During the podcast, it was clear that VMware is contemplating what to do with this feature. My opinion is that a limited support statement can be the only real option for this practice. This limited support statement could be limited to not relying on memory overcommit for the guest ESX hosts and forbidding production virtual machines to be run as guests within or alongside a virtualized ESX host. It will be interesting to see what comes of it, but don't expect anything quick, as there are more important things to tackle.

If you haven't used this feature, it is a great training tool. It is definitely worth the effort to take the time to make a few ESX hosts and a vCenter Server system all as virtual machines to use as a training environment. It is much less riskier than performing the same experiments on other environments.

What is your expectation of how VMware could issue a support statement for nested ESX? Share your comments below.

Posted by Rick Vanover on 11/19/2009 at 2:18 PM


Reader Comments:

Fri, Dec 11, 2009 MattG

I am very interested in this functionality for a home lab.

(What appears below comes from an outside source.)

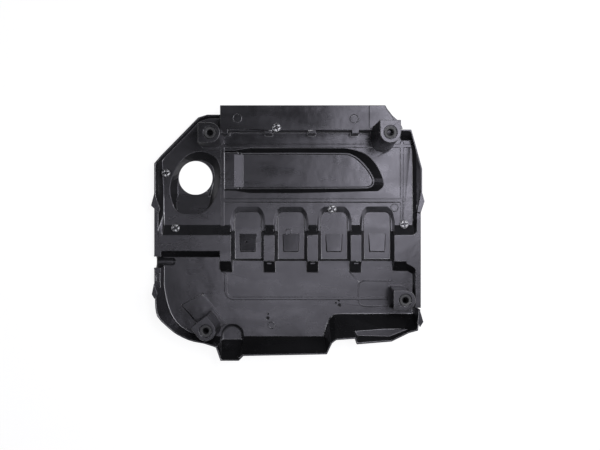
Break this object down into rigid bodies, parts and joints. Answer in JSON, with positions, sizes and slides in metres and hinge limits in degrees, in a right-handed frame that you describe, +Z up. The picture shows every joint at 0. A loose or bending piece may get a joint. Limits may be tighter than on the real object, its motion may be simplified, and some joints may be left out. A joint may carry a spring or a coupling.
{
  "type": "engine cover",
  "caption": "Moulded plastic engine cover, lying on its show face, with arched recesses, an oil filler hole and posts that hold rubber ball-socket grommets.",
  "frame": {"origin": "centre of the overall box, at its lowest face", "axes": "+Z up, out of the open underside; +X along the cover's length; +Y toward the edge with the flat flange"},
  "size_m": [0.5124, 0.4724, 0.116],
  "materials": {
    "moulded_plastic": "satin moulded black with a fine grain",
    "grommet_rubber": "smooth black rubber",
    "retainer_steel": "bright spring steel"
  },
  "bodies": {
    "root": {"cover": "moulded_plastic", "grommet_upper_left": "grommet_rubber", "grommet_upper_right": "grommet_rubber", "grommet_lower_left": "grommet_rubber", "grommet_lower_right": "grommet_rubber", "retainer_upper_left": "retainer_steel", "retainer_lower_left": "retainer_steel", "retainer_flange": "retainer_steel", "retainer_arch": "retainer_steel", "retainer_right": "retainer_steel"}
  },
  "joints": []
}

I still trying to figure out exactly what features would not be available in this config. FT does appear to work with some tweaks.

Fri, Nov 20, 2009 Rick Vanover Grand Rapids, MI

A comment from my personal blog:

nd then recursive memory overcommit Maybe a Hyper-V host as a virtual machine on an ESX host would actually give memory overcommit to Hyper-V in a transitive fashion. That would be spooky.

I haven’t tried Hyper-V or XenServer as guests, but have a suspicion it may not work with the practice we do for ESX as a guest. I have, however, had a Sun VirtualBox host as a guest before.

Fri, Nov 20, 2009 Herb N.

I am very thankful that VMware is including this functionality. Supported or not, it is difficult to provide test environments for training or even testing the features of the new products. A limited support statement is better than nothing. I wished I could evaluate Xenserver and Hyper-V the same way as I refuse to destroy perfectly working ESX servers to "evaluate" the competition.